Hy introduces a List that gives you all the power of macros and the elegant Lisp syntax while enabling the full power of Python.

Although it's easy enough to use Python libraries in Hy, you just import them as you would in Python, I was weary of using a full framework outside it's native language. To prove out this concept, I followed the official django tutorial using Hy.

To my surprise I only ran into minor issues. The rest of the project worked flawlessly.

If you just want to see the code, you can take a look at my hy-django github repo. There you will find the finished project along with branches for each of the tutorial parts.

Why Hy with Django?

I personally love lisp syntax. It is consistent and simple without edge cases like Python's lambadas.

If you're a fan of function programming, like I am, then you will love the decisions the Hy devs made. They tried to keep the spirit of Python while taking inspiration from Clojure and Scheme to make higher order functions and other abstractions natural.

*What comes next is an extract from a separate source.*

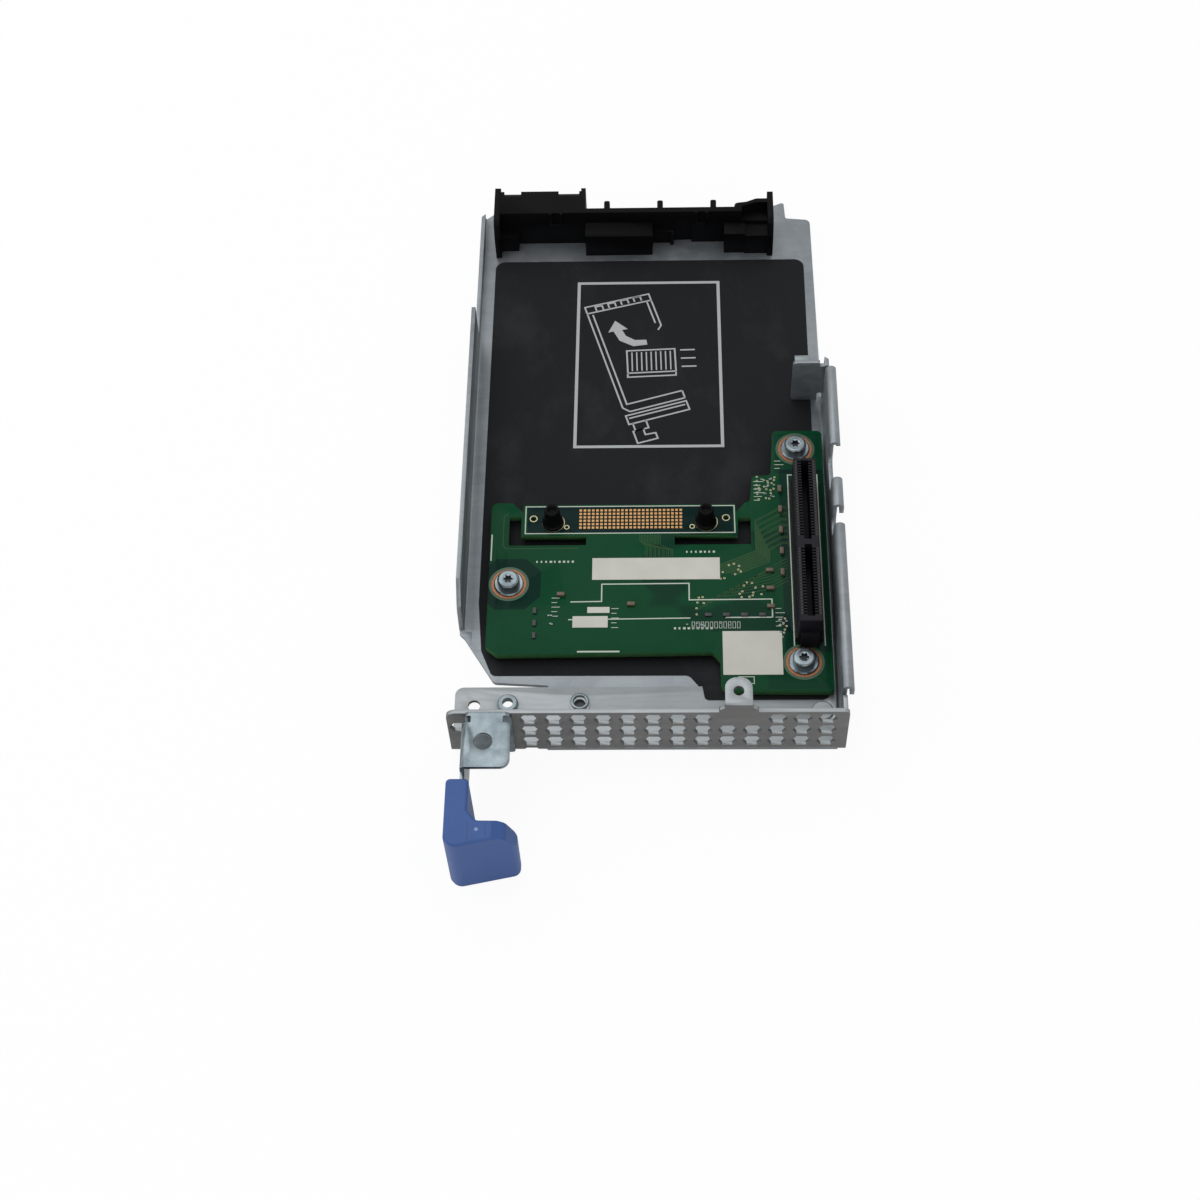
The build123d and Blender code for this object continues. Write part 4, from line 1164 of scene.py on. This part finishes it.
def aim_camera(scene):
    """The camera that the photograph was solved to: steep from the front, a little rolled."""
    pitch, yaw, roll = math.radians(57.466), math.radians(-3.501), math.radians(-3.279)
    focal_px, distance = 2140.869, 506.089
    target = Vector((-11.43, 41.51, 0.0))

    def turn(angle):
        c, s = math.cos(angle), math.sin(angle)
        return Matrix(((c, -s, 0), (s, c, 0), (0, 0, 1)))

    sp, cp = math.sin(pitch), math.cos(pitch)
    look = Matrix(((1, 0, 0), (0, -sp, -cp), (0, cp, -sp)))
    rows = turn(roll) @ look @ turn(yaw)
    place = target - rows.transposed() @ Vector((0, 0, distance))
    lens = bpy.data.cameras.new("photo_view")
    lens.sensor_width = SENSOR_MM
    lens.lens = focal_px * SENSOR_MM / PHOTO_SIDE_PX
    lens.clip_start = 0.02
    lens.clip_end = 20.0
    camera = bpy.data.objects.new("photo_view", lens)
    basis = Matrix((rows[0], -rows[1], -rows[2])).transposed().to_4x4()
    camera.matrix_world = Matrix.Translation(spot(*place)) @ basis
    scene.collection.objects.link(camera)
    scene.camera = camera


class RiserPanel(bpy.types.Panel):
    """Lists the steps that dress the riser cage bracket"""

    bl_idname = "VIEW3D_PT_riser_cage"
    bl_label = "Riser cage bracket"
    bl_space_type = "VIEW_3D"
    bl_region_type = "UI"
    bl_category = "Riser cage"

    def draw(self, context):
        column = self.layout.column()
        for step in STEPS:
            column.operator(step.bl_idname)
        for group in (context.scene.riser_looks, context.scene.riser_sizes):
            for name in group.bl_rna.properties.keys():
                if name not in ("rna_type", "name"):
                    column.prop(group, name)


STEPS = (
    SetStage,
    DressTray,
    DressVent,
    DressFilm,
    DressGuide,
    DressBoard,
    DressScrews,
    DressContacts,
    DressLabels,
    DressChips,
    DressHandle,
)
CLASSES = (RiserLooks, RiserSizes, *STEPS, RiserPanel)


def register():
    for cls in CLASSES:
        bpy.utils.register_class(cls)
    bpy.types.Scene.riser_looks = PointerProperty(type=RiserLooks)
    bpy.types.Scene.riser_sizes = PointerProperty(type=RiserSizes)


def unregister():
    del bpy.types.Scene.riser_sizes
    del bpy.types.Scene.riser_looks
    for cls in reversed(CLASSES):
        bpy.utils.unregister_class(cls)


def main():
    register()
    bpy.ops.riser.set_stage()
    bpy.ops.riser.dress_tray()
    bpy.ops.riser.dress_vent()
    bpy.ops.riser.dress_film()
    bpy.ops.riser.dress_guide()
    bpy.ops.riser.dress_board()
    bpy.ops.riser.dress_screws()
    bpy.ops.riser.dress_contacts()
    bpy.ops.riser.dress_labels()
    bpy.ops.riser.dress_chips()
    bpy.ops.riser.dress_handle()


if __name__ == "__main__":
    main()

Being a lisp, Hy brings macros. These abstraction generate code on the fly, reduce repetition, and enable expressing ideas in the best way for the problem. It's hard to fully describe their usefulness, but Paul Graham came close:

"The shape of a program should reflect only the problem it needs to solve. Any other regularity in the code is a sign, to me at least, that I'm using abstractions that aren't powerful enough– often that I'm generating by hand the expansions of some macro that I need to write."

Using Hy with Django

Django handle Hy and Python files the same, for the most part. Things like migrations just work.

I ran into two areas that required some fiddling however.

Using manage.py requires settings.py to remain in the base app. To get this working with Hy files you have to add import hy at the top of the settings.py file.

manage.py test does not pick up test files automatically. To get it to work, you need to add a tests folder to each app, which is good practice anyways, with an __init__.py file that imports all the Hy test modules.

I ended up using relative imports with a glob pattern:

from .model_tests import *
from .view_tests import *

You can write the rest of the application in pure Hy. Happy hacking!